Déjà dans le numéro du 26 juillet 1945, le journal Résistance Ouvrière (ancêtre de L'inFO militante) mettait en garde ses lecteurs contre les attaques visant le rapport Buisson, en provenance des caisses patronales de compensation et des associations familiales chrétiennes.
Finalement, les ordonnances d'octobre 1945 reconnaissent le droit des salariés à gérer leurs propres cotisations. Cela va changer du jour au lendemain la vie de millions de travailleurs avec enfin la couverture du risque maladie, du risque vieillesse et des allocations familiales. Pour la première fois, le suivi de la femme enceinte et du nourrisson sera couvert par des prestations médicales, ce qui va pratiquement éradiquer la mortalité infantile en France. Une Sécu qui, dès ses débuts, doit se protéger des attaques venues de toutes parts.

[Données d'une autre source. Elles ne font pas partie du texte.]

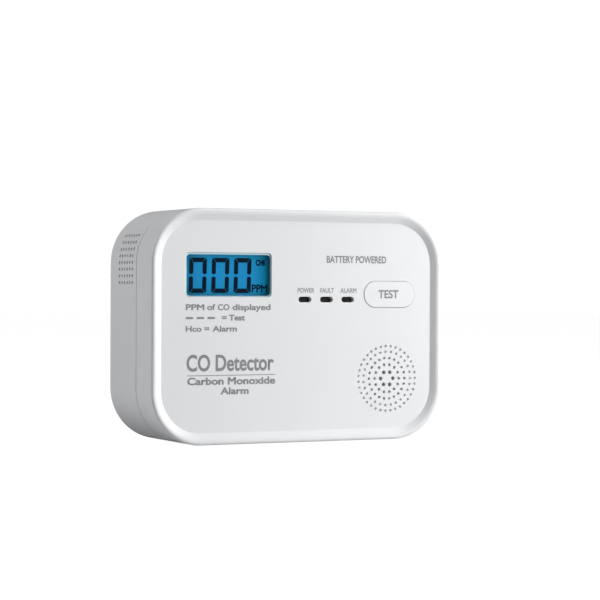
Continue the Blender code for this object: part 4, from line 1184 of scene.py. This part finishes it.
def build_screws():
    """Pan heads with a cross recess, driven from the back."""
    shanks = {f"case_screw_{i}": 1.5 * MM for i in (1, 2, 3, 4)}
    shanks.update({f"pcb_screw_{i}": 1.1 * MM for i in (1, 2, 3)})
    for node, shank in shanks.items():
        low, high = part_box(node)
        x, z = flat((low + high) / 2)
        head = (high.x - low.x) / 2
        name = node.replace("_screw", "_fastener")
        screw = turned(name, screw_outline(low, high, head, shank), (x, z), steps=32)
        arm, blade = 0.52 * head, 0.11 * head
        floor, top = high.y - 0.75 * HEAD_HEIGHT * head, high.y + MM
        for across, up in ((arm, blade), (blade, arm)):
            cut(screw, box("recess", (x - across, floor, z - up), (x + across, top, z + up)))
        piece(screw, "bright_steel", replaces=[node])


# Label on the back


def build_label():
    """A plain film with ruled lines and the cells it takes."""
    low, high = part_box("rating_label")
    y = high.y + INK_LIFT + INK_THICKNESS
    margin = 1.6 * MM
    left, right, front = low.x + margin, high.x - margin, y - INK_THICKNESS
    shapes = []
    for row in range(4):
        z = low.z + (2.2 + 1.7 * row) * MM
        width = (8 if row % 2 else 6.5) * MM
        shapes.append(box("line", (right - width, front, z), (right, y, z + 0.5 * MM)))
    shapes.append(box("rule", (left, front, high.z - 5.4 * MM), (right, y, high.z - 5.2 * MM)))
    words = lettering("words", "3 x AA 1.5 V", (0, 14), (0, 2.2), 0.012, 0, "A")
    place = Matrix.Translation((high.x - 3.6 * MM, front, high.z - 4.4 * MM - MID_Z))
    words.data.transform(place @ Matrix.Rotation(pi, 4, "Z"))
    shapes.append(words)
    piece(merge("printed_label", shapes), "ink")


# CAD nodes that keep their shape

KEPT = {
    "dark_plastic": (
        "lcd_frame", "led_holder", "tact_switch_body", "tact_switch_plunger", "sounder_housing",
        "co_sensor_cap", "microcontroller",
    ),
    "bright_steel": ("co_sensor_can", "crystal"),
    "capacitor_sleeve": ("supply_capacitor", "alarm_capacitor"),
    "wire_red": ("sounder_wire_red", "battery_wire_red"),
    "wire_black": ("sounder_wire_black", "battery_wire_black"),
    "foam": ("sounder_gasket", "vent_filter"),
    "label_film": ("rating_label",), "backlight": ("lcd_backlight",), "contact_rubber": ("zebra_strip",),
    "brass_disc": ("piezo_disc",), "board_green": ("main_pcb",), "ferrite": ("boost_inductor",),
    "socket_nylon": ("battery_socket",),
}


def paint_kept_nodes():
    for surface, names in KEPT.items():
        for name in names:
            node = frame["nodes"][name]
            paint(node, surface)


# Stage


def by_ray(tree, lit, seen):
    """One shader for rays of light, and another for what the camera sees."""
    path = tree.nodes.new("ShaderNodeLightPath")
    mix = tree.nodes.new("ShaderNodeMixShader")
    tree.links.new(path.outputs["Is Camera Ray"], mix.inputs["Fac"])
    tree.links.new(lit, mix.inputs[1])
    tree.links.new(seen, mix.inputs[2])
    return mix.outputs["Shader"]


def build_floor():
    """A matt white floor that glows a little, so that it is nearly as white as the backdrop."""
    bpy.ops.mesh.primitive_plane_add(size=6, location=(0, 0, -0.2 * MM))
    floor = bpy.context.object
    floor.name = "floor"
    made = bpy.data.materials.new("floor")
    made.use_nodes = True
    nodes, links = made.node_tree.nodes, made.node_tree.links
    matt = nodes["Principled BSDF"]
    grey, white = (0.52, 0.52, 0.52, 1), (1, 1, 1, 1)
    set_inputs(matt, Base_Color=grey, Roughness=0.9, Emission_Color=white, Emission_Strength=0.03)
    glow = nodes.new("ShaderNodeEmission")
    set_inputs(glow, Strength=1.3)
    pale = nodes.new("ShaderNodeMixShader")
    set_inputs(pale, Fac=0.75)
    links.new(matt.outputs["BSDF"], pale.inputs[1])
    links.new(glow.outputs["Emission"], pale.inputs[2])
    shader = by_ray(made.node_tree, matt.outputs["BSDF"], pale.outputs["Shader"])
    links.new(shader, nodes["Material Output"].inputs["Surface"])
    floor.data.materials.append(made)


def build_world():
    world = bpy.data.worlds.new("studio")
    bpy.context.scene.world = world
    world.use_nodes = True
    nodes, links = world.node_tree.nodes, world.node_tree.links
    ambient = nodes["Background"]
    set_inputs(ambient, Color=(0.97, 0.98, 1, 1), Strength=0.06)
    backdrop = nodes.new("ShaderNodeBackground")
    set_inputs(backdrop, Color=(1, 1, 1, 1), Strength=1.02)
    shader = by_ray(world.node_tree, ambient.outputs["Background"], backdrop.outputs["Background"])
    links.new(shader, nodes["World Output"].inputs["Surface"])


def softbox(name, azimuth, elevation, distance, side, power):
    """A square soft light aimed at the case; azimuth 0 is in front and 90 to the right."""
    data = bpy.data.lights.new(name, "AREA")
    data.shape = "SQUARE"
    data.size = side
    data.energy = power
    lamp = new_object(name, data)
    a, e = radians(azimuth), radians(elevation)
    target = Vector((0, 0, MID_Z))
    away = Vector((sin(a) * cos(e), -cos(a) * cos(e), sin(e)))
    lamp.location = target + away * distance
    lamp.rotation_euler = (-away).to_track_quat("-Z", "Y").to_euler()


# Azimuth, elevation, distance, side and power of each light
LIGHTS = {
    "key": (54, 6, 0.9, 0.4, 8.6),
    "high": (46, 60, 0.9, 0.45, 3.6),
    "left": (-108, 26, 0.9, 0.45, 3.3),
}
CAMERA_PLACE = (-332.95 * MM, -670.81 * MM, 56.45 * MM)
CAMERA_YAW, CAMERA_PITCH, CAMERA_ROLL = radians(-27.04), radians(0.37), radians(0.25)


def build_camera():
    data = bpy.data.cameras.new("camera")
    data.lens = 120.7
    data.sensor_width = 36
    data.clip_start = 0.05
    camera = new_object("camera", data)
    turn = Matrix.Rotation(CAMERA_YAW, 4, "Z") @ Matrix.Rotation(pi / 2 - CAMERA_PITCH, 4, "X")
    camera.matrix_world = Matrix.Translation(CAMERA_PLACE) @ turn @ Matrix.Rotation(CAMERA_ROLL, 4, "Z")
    bpy.context.scene.camera = camera


build_camera()
build_floor()
build_world()
for light, values in LIGHTS.items():
    softbox(light, *values)
bpy.context.scene.view_settings.view_transform = "Standard"

build_cover()
build_window()
build_display()
build_printing()
build_lamps()
build_button()
build_housing()
build_door()
build_cells()
build_springs()
build_contacts()
build_screws()
build_label()
paint_kept_nodes()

L'hostilité est grande de certains, qui vont tenter de vider de leur contenu ces ordonnances. Ainsi, Ambroise Croizat, ministre communiste du Travail, qui fait passer des deux tiers à la moitié la proportion des représentants salariés dans les conseils d'administration des CAF. En 1967, nouvelle attaque avec la suppression de l'élection des administrateurs de la Sécu, la divisant en plusieurs «branches», mettant fin à son unicité. À partir des années 1990, l'étatisation de la Sécurité sociale commence avec la création de la contribution sociale généralisée (CSG) en 1991 et de la contribution pour le remboursement de la dette sociale (CRDS) en 1996.
Les recettes de la Sécu représentent, en 2024, 644 milliards d'euros, soit 23% du PIB. Celles de l'État 250 milliards, soit 2,5 fois moins. On comprend mieux l'appétit féroce des gouvernements successifs à vouloir s'accaparer le pactole, au profit d'un système privatisé. L'impôt remplaçant la cotisation, l'étatisation rimant avec économies (déremboursement, diminution des rembour-sements de médicaments et des consultations, moins de budget pour les hôpitaux, etc.), loin du pacte social français né du programme du Conseil national de la Résistance.